We are combining commerce, mobile technology and health care.


PYMNTS: How does innovation help to solve the problem?

 

TW: In order to apply innovation and payments properly to be inclusive, to really get payments to the edge and reach the people on the edge, you have to have them engaged. It’s not a question of giving a handout, it’s a question of people are engaged to give them the proverbial hand up.

At DaVincian we have an acronym, H.O.P.E. — Healthcare Outreach and Personal Engagement.
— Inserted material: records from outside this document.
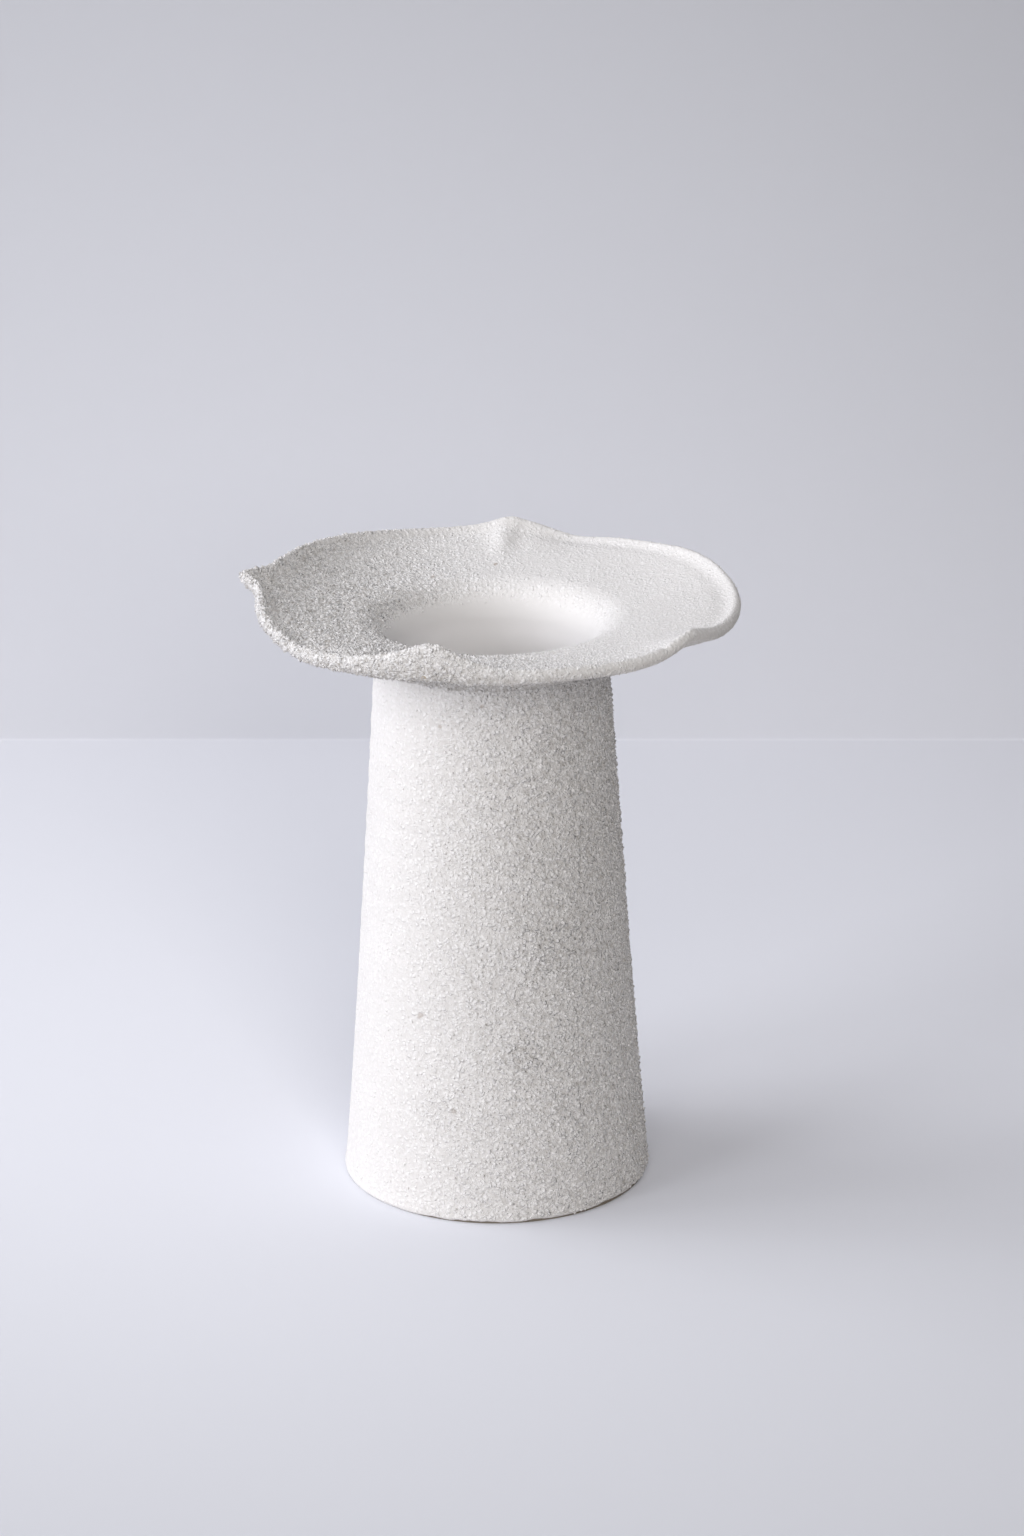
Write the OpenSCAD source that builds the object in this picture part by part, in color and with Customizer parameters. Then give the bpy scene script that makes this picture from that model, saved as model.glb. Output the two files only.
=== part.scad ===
// Tall ceramic vase: a tapered thrown body on a trimmed foot, carrying a wide wavy leaf-shaped rim.
// Clay pieces are luted together; a sandy grit coat covers the outside and a smooth liner seals the inside.
// Origin: centre of the resting face of the foot. +Z up, front of the vase towards -Y.

/* [Body] */
// Radius of the foot, over the grit coat
foot_r = 60; // [52:1:75]
// Radius of the neck, over the grit coat
neck_r = 44.6; // [40:0.2:50]
// Height at which the leaf is joined to the neck
neck_z = 211; // [140:1:300]
// Curve of the side from foot to neck: 1 is a straight cone, less flares at the foot
flare_power = 0.87; // [0.7:0.01:1]
// Thickness of the clay wall at the foot
wall_foot_t = 6.8; // [5.5:0.1:9]
// Thickness of the clay wall at the neck
wall_neck_t = 4.2; // [3.6:0.1:6]
// Lean of the pot towards -X, in degrees
lean_deg = 0.5; // [0:0.1:1]

/* [Foot and floor] */
// Height of the trimmed foot ring
foot_h = 5; // [4:0.5:8]
// Width of the foot ring
foot_w = 9.5; // [9:0.5:14]
// Thickness of the floor slab
floor_t = 6; // [4:0.5:10]
// Depth of the rebate in the wall that takes the floor slab
floor_rebate = 2.5; // [1:0.1:3.5]
// Width of the coil pressed into the corner of floor and wall
floor_coil_w = 6; // [3:0.5:9]

/* [Coats] */
// Thickness of the grit coat
grit_t = 1.2; // [0.8:0.1:1.8]
// Thickness of the smooth liner
liner_t = 0.6; // [0.4:0.1:0.8]
// Height of bare clay that shows under the grit coat at the foot
bare_h = 0.9; // [0.8:0.1:2]
// Rounding of the lower edge of the grit coat
coat_round = 1.5; // [1:0.1:3]

/* [Throat] */
// Straight height of the throat above the neck joint
throat_h = 1.6; // [1:0.1:6]
// Width of the roll that opens the throat into the leaf
roll_w = 16; // [12:0.5:20]
// Height of that roll
roll_h = 15; // [12:0.5:16]
// Length of the spigot that seats the leaf in the neck
spigot_len = 8; // [5:0.5:12]
// Thickness of the spigot
spigot_t = 2; // [1.6:0.1:2.2]
// Slip-filled clearance around the spigot
slip_gap = 0.1; // [0.05:0.01:0.2]

/* [Leaf] */
// Mean radius of the leaf
leaf_r = 92.6; // [80:0.2:110]
// How far the leaf sits off centre, to the right
leaf_shift_x = 2.7; // [0:0.1:4]
// How far the leaf sits off centre, to the front
leaf_shift_y = 0.8; // [0:0.1:4]
// Mean height of the lip above the neck joint
rim_h = 21.9; // [19:0.1:30]
// Thickness of the lip, over its coats
lip_t = 4.6; // [4.4:0.1:7]
// Depth of the rounding on the lip's edge
lip_round = 2.6; // [2:0.1:3.5]
// Width of the sweep from the neck to the underside of the leaf
sweep_w = 8; // [6:0.5:14]
// Height of that sweep
sweep_h = 6; // [5:0.1:8]

/* [Corners of the leaf] */
// Height of the tallest pinched corner above the rim
corner_lift = 11.2; // [0:0.1:15]
// How far the longest pinched corner reaches out
corner_reach = 8.7; // [0:0.1:12]
// How much thicker the lip is at its thickest corner
corner_depth = 9.6; // [0:0.1:12]
// Half-angle of the broadest corner, in degrees
corner_span = 15; // [12:0.5:20]
// Height of the highest swell between corners
swell_lift = 7; // [0:0.1:10]
// How far the rim draws in at a swell
swell_draw = 0.9; // [0:0.1:3]
// Half-angle of the broadest swell, in degrees
swell_span = 40; // [30:1:50]
// How fast the waves of the rim die out towards the throat
wave_power = 3.6; // [2:0.1:5]

/* [Hidden] */

// Corners run left, back, right front and front: direction, then shares of the tallest, longest and thickest
corner_deg = [172, 84, 322, 258];
corner_lift_shares = [0.25, 0.44, 0.5, 1];
corner_reach_shares = [0.95, 0.04, 0.08, 0.12];
corner_depth_shares = [0, 0, 0, 1];
// Shares of the broadest: the flank before a corner and the flank after it, going anticlockwise
corner_before_shares = [0.36, 0.6, 0.57, 1];
corner_after_shares = [0.21, 0.6, 0.61, 0.59];
// Swells between the corners, the same way; a negative lift is a droop
swell_deg = [30, 148, 217.5, 287, 68];
swell_lift_shares = [0.46, 1, -0.26, 0.14, -0.23];
swell_draw_shares = [0, 1, 0.97, 0, 0];
swell_span_shares = [0.47, 1, 0.31, 0.39, 0.17];
corner_sharpness = 1.4;
swell_sharpness = 2;

// Clay and coats, as the eye sees them
clay_colour = [0.84, 0.80, 0.74];
coil_colour = [0.78, 0.73, 0.66];
grit_colour = [0.93, 0.92, 0.91];
liner_colour = [0.88, 0.88, 0.88];

// Steps of the outlines
body_steps = 20;
coil_steps = 5;
roll_steps = 7;
grit_edge_step = 3;
blend_steps = 3;
top_steps = 6;
nose_steps = 6;
wrap_steps = 5;
sweep_steps = 4;
leaf_sides = 120;
ring_fn = 180;
// A square-shouldered lip has a low power, a round one has 1
lip_power = 0.6;
// Spare length on a cut
overrun = 1;

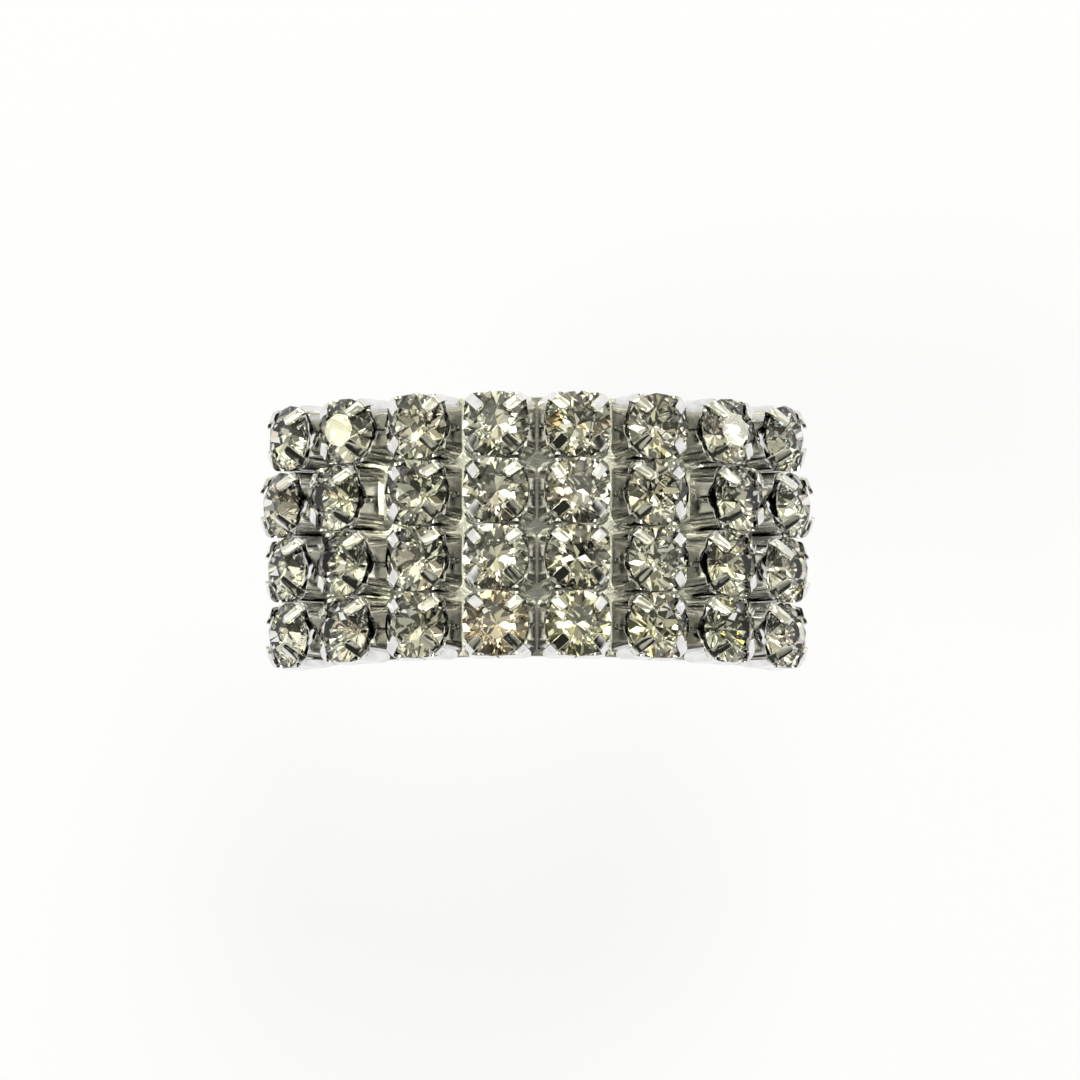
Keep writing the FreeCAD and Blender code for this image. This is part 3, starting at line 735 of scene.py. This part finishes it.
# ---------------------------------------------------------------- clasp
# The clasp is spring steel, nickel plated: a strip with two hinge ears, a bowed arm on a peened pin, and a
# riveted catch with two sprung tabs. All but the pin and the solder get the soft edges of stamped metal.
clasp_steel = plated_metal("nickel_plated_steel", (0.58, 0.575, 0.56), (0.45, 0.44, 0.43), smooth=0.20,
                           rough=0.36, scratch_depth=0.02 * millimetre, cloud_scale=260.0,
                           scratch_scale=3000.0, stretch=0.06)
pin_steel = plated_metal("plain_steel", (0.44, 0.44, 0.44), (0.32, 0.31, 0.30), smooth=0.24, rough=0.42,
                         scratch_depth=0.03 * millimetre, cloud_scale=600.0, scratch_scale=3000.0,
                         stretch=1.0)
solder_metal = plated_metal("soft_solder", (0.58, 0.58, 0.57), (0.40, 0.40, 0.39), smooth=0.34, rough=0.55,
                            scratch_depth=0.08 * millimetre, cloud_scale=700.0, scratch_scale=1400.0,
                            stretch=1.0)


def soft_copy(node, body, material, slot, width):
    """A piece with a frame node's shape, its loose triangles joined into flat faces and its edges rounded."""
    shape = bmesh.new()
    shape.from_mesh(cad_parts[node].data)
    bmesh.ops.remove_doubles(shape, verts=shape.verts, dist=0.001 * millimetre)
    bmesh.ops.dissolve_limit(shape, angle_limit=math.radians(1.0), verts=shape.verts, edges=shape.edges)
    points = [vertex.co[:] for vertex in shape.verts]
    shape.verts.index_update()
    faces = [[vertex.index for vertex in face.verts] for face in shape.faces]
    shape.free()
    piece = make_piece(f"{node}_soft", points, faces, material, slot, body)
    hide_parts(node)
    smooth_by_angle(piece.data, 30)
    soften_edges(piece, width, degrees=40)


for node, body, metal, slot, width in (  # the last is the softened edge's width in millimetres
        ("clasp_strip", "clip", clasp_steel, "clasp_steel", 0.12),
        ("catch_bracket", "clip", clasp_steel, "clasp_steel", 0.06),
        ("clasp_arm", "arm", clasp_steel, "clasp_steel", 0.12),
        ("pinch_tab_upper", "tab_upper", clasp_steel, "clasp_steel", 0.07),
        ("pinch_tab_lower", "tab_lower", clasp_steel, "clasp_steel", 0.07),
        ("catch_rivet", "clip", pin_steel, "pin_steel", 0.08)):
    soft_copy(node, body, metal, slot, width * millimetre)

for node, metal in (("hinge_pin", pin_steel), ("solder_pads", solder_metal)):
    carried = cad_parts[node].data
    carried.materials.clear()
    carried.materials.append(metal)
That gives us a vested interest in everything we do – and nothing gives a vested interest like an opportunity to earn an income, to spend on those things that you see are important, and to look out for your loved ones and family members.

We’ve done some amazing things in the last nine months – bringing health care to 100,000 people in India, building a digital telecommunications and commerce platform so that people can connect with doctors and pay for services globally and do secondary consults – and we’ve protected personal information by leveraging the technology that our commercial license of the technology used by NASA and the jet propulsion labs use to connect with astronauts on the space station.

Unless you’re moving faster than 17,800 mph, we can connect with you and we can secure your assets with the 1024 front end encryption that’s not available any place else.

We’re applying those things in a way that hopefully other people will think that we get it as well.